Exercise instructions: Write out all the material exactly. Leave nothing out.

- - - -

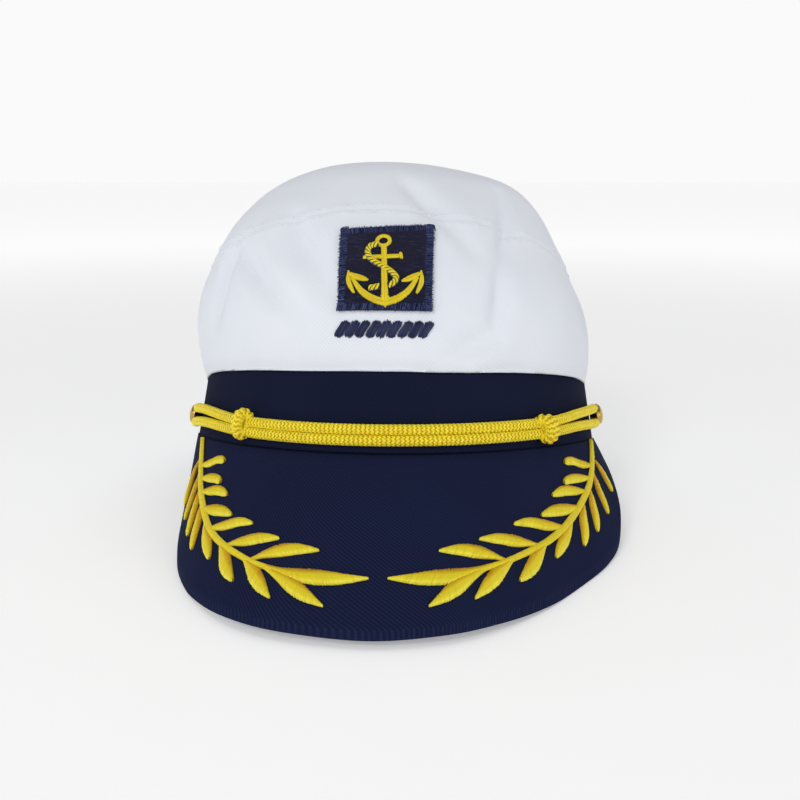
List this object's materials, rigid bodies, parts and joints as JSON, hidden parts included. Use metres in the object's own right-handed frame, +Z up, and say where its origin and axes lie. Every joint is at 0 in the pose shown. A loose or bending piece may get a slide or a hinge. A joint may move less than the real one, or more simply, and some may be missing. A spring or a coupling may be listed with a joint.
{
  "type": "captain hat",
  "caption": "Peaked yachting cap with a soft rounded crown, dark band and curved visor, an anchor badge, a doubled cord with knots between side buttons, and laurel sprays.",
  "frame": {"origin": "on the surface that the hat rests on, under the centre of its bounding box", "axes": "+Z up, -Y towards the front of the hat and its visor, +X towards the right as seen from the front"},
  "size_m": [0.1818, 0.2708, 0.1424],
  "materials": {
    "white_cloth": "matt white cotton twill",
    "navy_cloth": "matt navy twill",
    "navy_thread": "navy embroidery thread with a low sheen",
    "gold_cord": "braided yellow-gold rayon cord",
    "gold_thread": "satin-stitched gold embroidery thread",
    "gold_metal": "polished gilt"
  },
  "bodies": {
    "root": {"band": "navy_cloth", "crown_side": "white_cloth", "crown_top": "white_cloth", "visor": "navy_cloth", "cord_loop": "gold_cord", "knot_left": "gold_cord", "knot_right": "gold_cord", "button_left": "gold_metal", "button_right": "gold_metal", "badge_patch": "navy_thread", "badge_anchor": "gold_thread", "badge_bar": "navy_thread", "laurel_left": "gold_thread", "laurel_right": "gold_thread"}
  },
  "joints": []
}
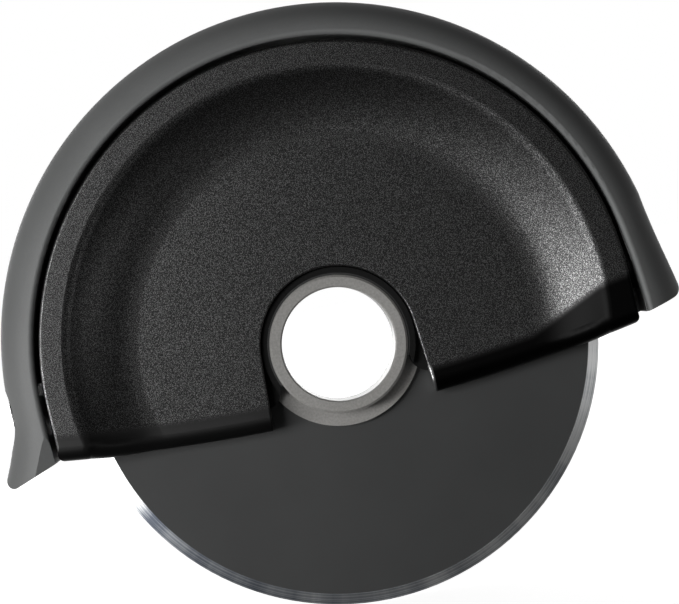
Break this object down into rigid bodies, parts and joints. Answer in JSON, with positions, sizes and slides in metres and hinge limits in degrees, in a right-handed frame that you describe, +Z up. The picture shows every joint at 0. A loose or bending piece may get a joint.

- - - -

Output:
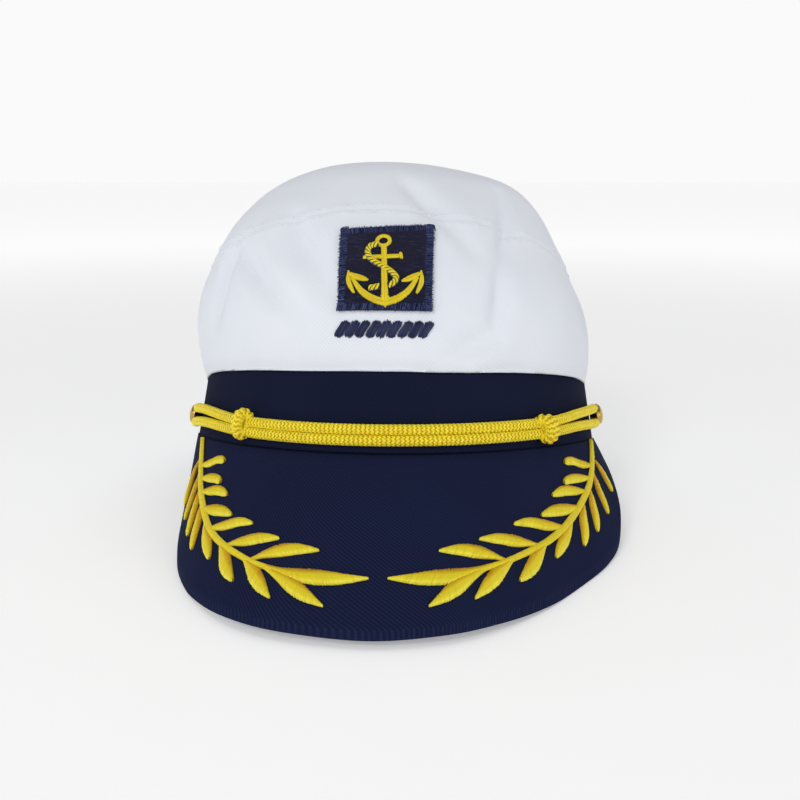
List this object's materials, rigid bodies, parts and joints as JSON, hidden parts included. Use metres in the object's own right-handed frame, +Z up, and say where its origin and axes lie. Every joint is at 0 in the pose shown. A loose or bending piece may get a slide or a hinge. A joint may move less than the real one, or more simply, and some may be missing. A spring or a coupling may be listed with a joint.
{
  "type": "captain hat",
  "caption": "Peaked yachting cap with a soft rounded crown, dark band and curved visor, an anchor badge, a doubled cord with knots between side buttons, and laurel sprays.",
  "frame": {"origin": "on the surface that the hat rests on, under the centre of its bounding box", "axes": "+Z up, -Y towards the front of the hat and its visor, +X towards the right as seen from the front"},
  "size_m": [0.1818, 0.2708, 0.1424],
  "materials": {
    "white_cloth": "matt white cotton twill",
    "navy_cloth": "matt navy twill",
    "navy_thread": "navy embroidery thread with a low sheen",
    "gold_cord": "braided yellow-gold rayon cord",
    "gold_thread": "satin-stitched gold embroidery thread",
    "gold_metal": "polished gilt"
  },
  "bodies": {
    "root": {"band": "navy_cloth", "crown_side": "white_cloth", "crown_top": "white_cloth", "visor": "navy_cloth", "cord_loop": "gold_cord", "knot_left": "gold_cord", "knot_right": "gold_cord", "button_left": "gold_metal", "button_right": "gold_metal", "badge_patch": "navy_thread", "badge_anchor": "gold_thread", "badge_bar": "navy_thread", "laurel_left": "gold_thread", "laurel_right": "gold_thread"}
  },
  "joints": []
}
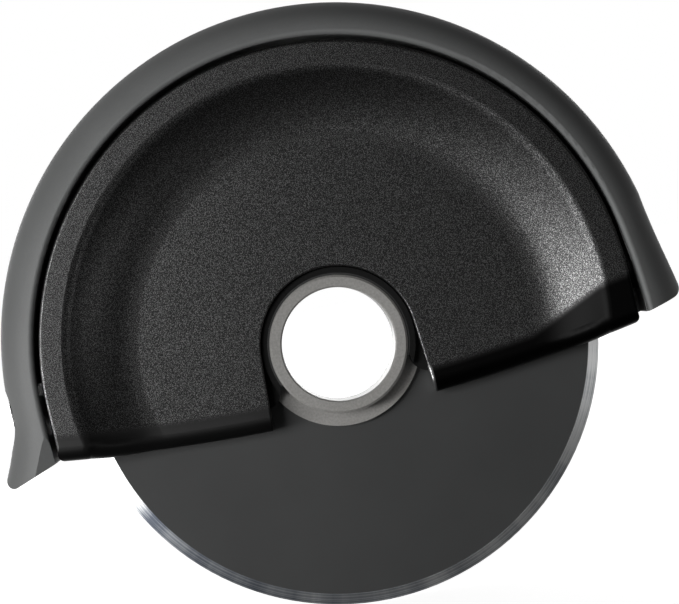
Break this object down into rigid bodies, parts and joints. Answer in JSON, with positions, sizes and slides in metres and hinge limits in degrees, in a right-handed frame that you describe, +Z up. The picture shows every joint at 0. A loose or bending piece may get a joint.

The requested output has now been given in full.